¿Qué son “convicciones”? Tenemos convicciones: decimos algo
con convicción. Hay un matiz de empecinamiento, un énfasis, que sugiere que
estamos empeñados en sostener esa convicción y poco dispuestos a escuchar a
quienes la ataquen o pongan en duda. Enseguida notamos una cierta discrepancia
entre este sustantivo y el verbo del cual procede, “convencer”, que alude a un
acto de comunicación en el que alguien consigue que otro acepte una determinada
creencia o proyecto y resulte, de este modo, “convencido”. La discrepancia está
en el grado de adhesión que se da a entender; “X está convencido de que su
mujer lo engaña” nos hace pensar en que X no atenderá razones en contrario,
mientras que “Convencí a Y de que no se operara” conlleva la idea de que Y, de
hecho, no quería operarse y hubo que hacer un esfuerzo para que cambiara de
parecer. Por tanto, el que tiene convicciones no ha llegado a ellas
necesariamente porque alguien lo convenciera, y el que ha sido convencido de
algo no necesariamente ha adquirido una convicción sólida.

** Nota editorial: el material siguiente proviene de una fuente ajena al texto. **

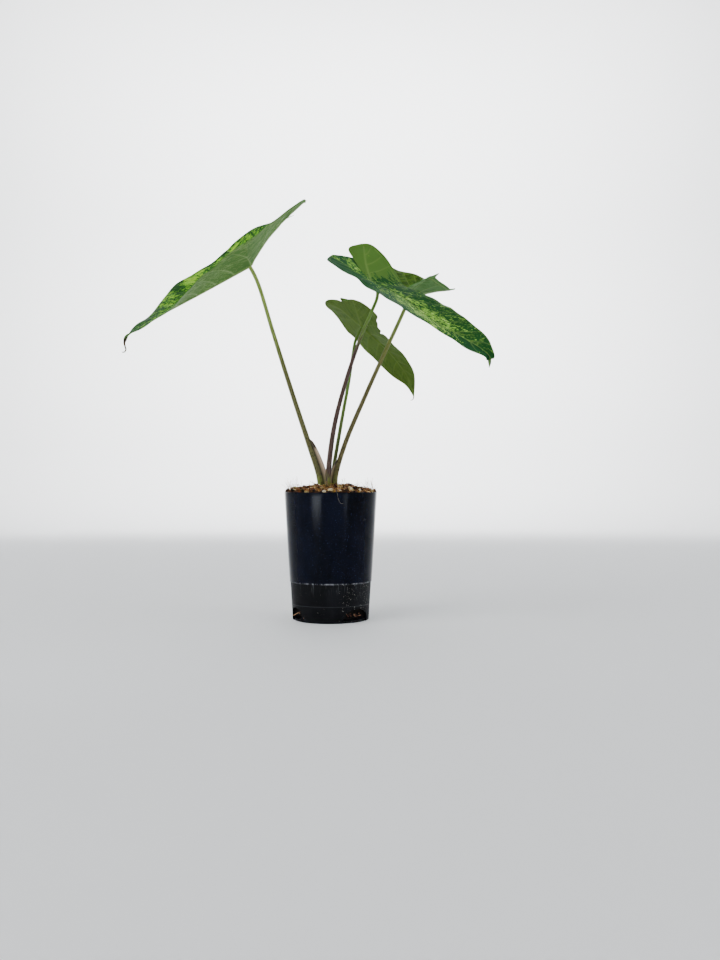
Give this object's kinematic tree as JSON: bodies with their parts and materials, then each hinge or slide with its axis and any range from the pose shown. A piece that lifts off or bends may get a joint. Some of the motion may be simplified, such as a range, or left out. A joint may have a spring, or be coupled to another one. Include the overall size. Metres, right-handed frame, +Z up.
{
  "type": "potted caladium",
  "caption": "Young caladium with mottled arrow-shaped blades on slender stalks, rooted in bark potting mix in a tapered black nursery pot.",
  "frame": {"origin": "middle of the pot's flat foot, on the surface that the pot stands on", "axes": "+Z up along the pot's axis; +X to the right and +Y away from someone who faces the plant as in the picture"},
  "size_m": [0.2829, 0.1794, 0.3338],
  "materials": {
    "pot_plastic": "semi-gloss black, dusty below the step",
    "bark_mix": "coarse bark, coir fibre and perlite, matt",
    "corm_skin": "rough brown skin, matt",
    "leaf_stalk": "smooth, green above and olive brown below, satin",
    "leaf_blade": "mottled dark green, mid green and lime above, grey green below, satin",
    "young_leaf_blade": "plain olive green, satin"
  },
  "bodies": {
    "root": {"pot": "pot_plastic", "potting_mix": "bark_mix", "corm": "corm_skin", "stalk_left": "leaf_stalk", "stalk_right": "leaf_stalk", "stalk_low": "leaf_stalk", "stalk_back": "leaf_stalk", "leaf_left": "leaf_blade", "leaf_right": "leaf_blade", "leaf_low": "young_leaf_blade", "leaf_back": "leaf_blade"}
  },
  "joints": []
}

Esta breve reflexión pone de manifiesto la necesidad de tres
distinciones necesarias para un observador crítico que pretenda comprender lo
que ocurre en cualquier debate. Debemos examinar por separado: 1) los hechos,
2) la representación verbal que se hace de los hechos y, 3) la actitud que
alguien puede tener respecto a esa representación verbal. Por ejemplo: una cosa
es la inteligencia del presidente del gobierno de España; otra distinta es
caracterizar ese hecho con la proposición “El presidente del gobierno de España
es muy inteligente”; y una tercera es que alguien esté más o menos convencido
de que esa proposición es verdad. El “hecho” es esa parte de la realidad sobre
la que decimos cosas (por diversas razones: porque tratamos de entenderla,
porque queremos informar a otros, etc.); esas cosas que decimos son fórmulas
verbales (proposiciones) que pueden ser verdaderas o no (aunque también podrían ser
sinsentidos o pseudo-proposiciones); y nuestro modo de valorar esas
proposiciones es lo que nos caracteriza como más o menos racionales, según
tengamos tendencia a dogmatizarlas (esto es, a adoptarlas como verdades incuestionables) o, por el contrario, a considerarlas como más o menos
probables de acuerdo a la cantidad y calidad de las razones que
tengamos para ello.
Mientras que en lo relativo a las ciencias la subjetividad
queda completamente sometida al método científico (que establece los criterios
de calidad de las pruebas y las formas del debate), en otros terrenos, como la
moral, la política, la religión, etc., es bastante frecuente la adhesión total a una
creencia sin tomar en cuenta las pruebas que pueda haber en su contra. Lo común a los
dogmáticos, fanáticos o fundamentalistas (tipos que varían según sus
características y contexto) es su rechazo tanto a las objeciones a su doctrina como
a la participación en el propio debate. Por su parte, el individuo racional entiende que precisamente las
objeciones que se nos presentan en un debate (o que podemos encontrar nosotros mismos por reflexión) son lo único que nos puede llevar a alcanzar cierto
grado de certeza respecto a lo que creemos.
El individuo racional aspira a tener creencias probables, algo
que ocurre cuando consigue reunir suficientes razones de calidad (es decir, que
a su vez sean altamente probables) en apoyo de lo que sostiene. Pero estas razones no lo llevan a una “convicción” obtusa y cerrada:
lo "convencen" mientras no aparezcan, por la vía del debate o por su
propia investigación, nuevas informaciones que puedan obligarlo a corregir, o
incluso a desechar, lo que antes sostenía.